As you gain experience working the ball around the course, you will get a better understanding for when you should use this skill, and when you should keep it in the bag. A round of golf is a non-stop barrage of decisions that have to be made one after another. The player who makes the best decisions, and then is able to execute on those decisions, is the one who will come out on top.
Finding the Right Golf Ball
Playing the proper golf ball is a big part of this equation. If you don't have the right ball on the ground in front of you, it really doesn't matter how much you practice – you aren't going to be able to work the ball as you wish. So what is the right golf ball for you? That is a question that no one else can answer for you. It is important that you test out a variety of golf balls until you find the one that proves the right amount of spin – both backspin and sidespin – when coming off your club. Spin rates with specific golf balls can vary wildly from player to player, so you can't just look at the results for other golfers and assume that they will apply to you as well.
If you are playing a golf ball that doesn't spin enough, you won't be able to work the ball successfully. Instead, the ball will fly mostly straight on the majority of your shots, unless you make a particularly bad swing that sends the ball curving dramatically to the left or right. On the other hand, a ball with a spin rate that is too high for your game could fly far off line even when you make a pretty good swing. If you are going to have success working the ball while maintaining control over your standard shots at the same time, you need to find the ball that strikes a perfect balance.
It should be noted that you don't necessarily have to play the most expensive ball on the market to have success working your shots. While the high-end golf balls typically do offer the biggest spin rate, you can still work shots with a less-expensive model that matches your swing nicely. As you are learning how to work the ball, try acquiring a few different golf balls models that you can test out on the course. Rotate through the various options and you should quickly find which ones perform well for your swing, and which ones don't. Consistency is a good thing on the golf course when you can find it, so try to stick with one model of golf ball once you locate a brand that performs well coming off your clubs.

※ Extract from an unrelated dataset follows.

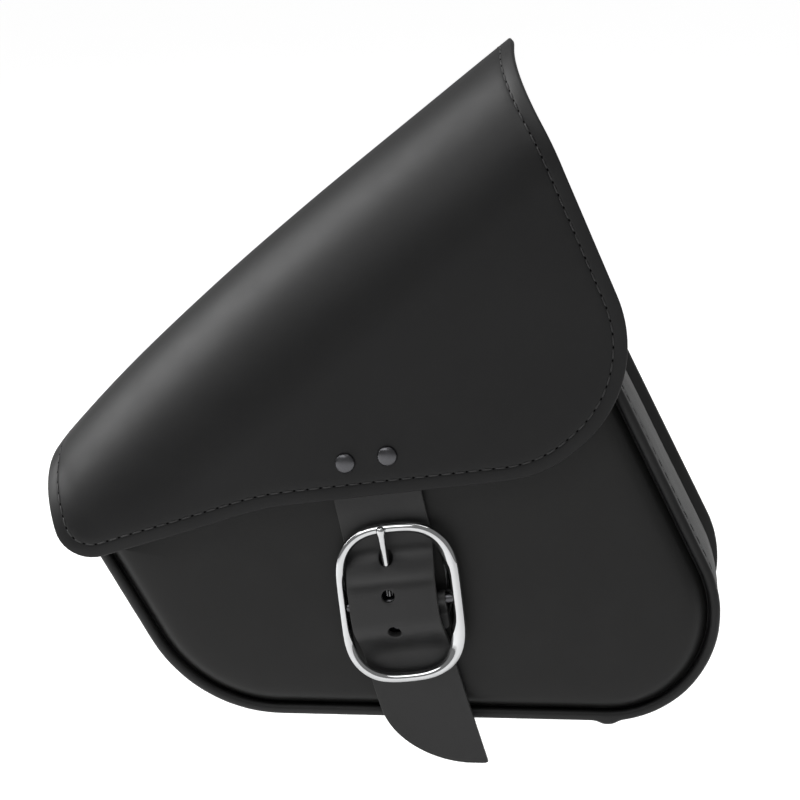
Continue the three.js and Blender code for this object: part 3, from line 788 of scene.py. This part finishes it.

Working the golf ball is a skill that doesn't have to be limited to just the best players in the world. In fact, all golfers can try to work the ball to some degree, as learning how to turn the ball right and left can help you become a better overall player. Feel free to work on your skills on the driving range, but remember that the ball flights you see on the range aren't necessarily reflective of what will happen on the course. Add new shots to your bag, while keeping your standard shots in place, and you can lower your scores by being better equipped to handle everything the course throws at you.